「Stripeはあえて一部のAPIを提供しないことで各種財務データを人質に企業からより多くのお金を引き出している」という批判
オープンソースの課金管理システムである「Lago」の共同創業者のアントー・チュオン氏が、競合相手のStripeについて「各種の財務データを人質に収益を拡大している」と批判しました。
Stripe Data vs Open‐Source Alternatives: a MRR example · getlago/lago Wiki · GitHub
https://github.com/getlago/lago/wiki/Stripe-Data-vs-Open%E2%80%90Source-Alternatives:-a-MRR-example
MRR(月次経常収益)は毎月繰り返し発生する売上のことで、サブスクリプション型のサービスにおいて成長度合いを測る指標として重要です。Stripeのダッシュボードでは一目でわかる位置にMRRやMRRの伸び方の指標が表示されており、StripeもMRRの重要性を理解していることが分かります。
企業が独自に財務を分析する場合、こうした各種の指標をAPIで取得するのが一般的です。しかしStripeのAPIは必要最低限の部分しか存在しておらず、MRRを一発で取得する事はできません。

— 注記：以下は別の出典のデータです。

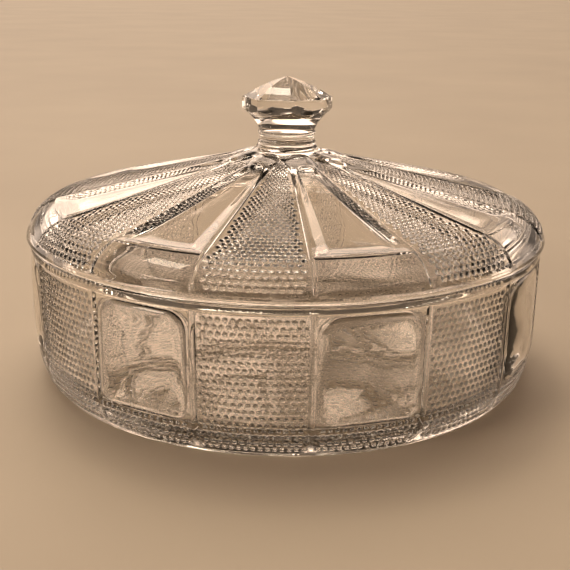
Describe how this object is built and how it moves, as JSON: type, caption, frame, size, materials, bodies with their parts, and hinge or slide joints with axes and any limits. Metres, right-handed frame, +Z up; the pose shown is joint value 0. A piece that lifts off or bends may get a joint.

チュオン氏は「Stripeは世界でもトップクラスのエンジニアチームを用意しており、利益を最大化するためにわざとAPIを用意していない」と述べています。
チュオン氏はさらに、「ユーザーがより多くのデータにアクセスするには別途料金を支払ってStripe SigmaやStripe Data Pipelineを利用する必要があるものの、Stripeの基本料金が決済サービス競合のPayPalやSquareよりも高いことを考えると、これは少しばかげている」と批判。「こうした問題を解決するためにオープンソースの課金管理システムとしてLagoを作成した」とのこと。
Lagoはサブスクリプションや使用量ベースの課金を管理できるシステムで、Lagoを使用することで「誰にいくら請求すれば良いのか」が分かります。Stripeと違い決済については別のサービスを使用する必要があるものの、逆に言うとあらゆる決済サービスプロバイダーとの統合が可能で、ベンダーロックインが発生しないというメリットがあります。
Lagoでは全てのデータを自社で所有できるため、Postgresデータベースから自由にMetabaseなどオープンソースの分析ツールに取り込んで分析することが可能。MRRなど重要な指標についても制限なく算出することができます。
チュオン氏は「クローズドソースの企業は成長するにつれて、ユーザーに追加で課金してもらうために基本機能を低下させる傾向がある」と指摘。「企業は財務データを人質に取られるべきではない」と課金管理ツールを使用するメリットを強調しました。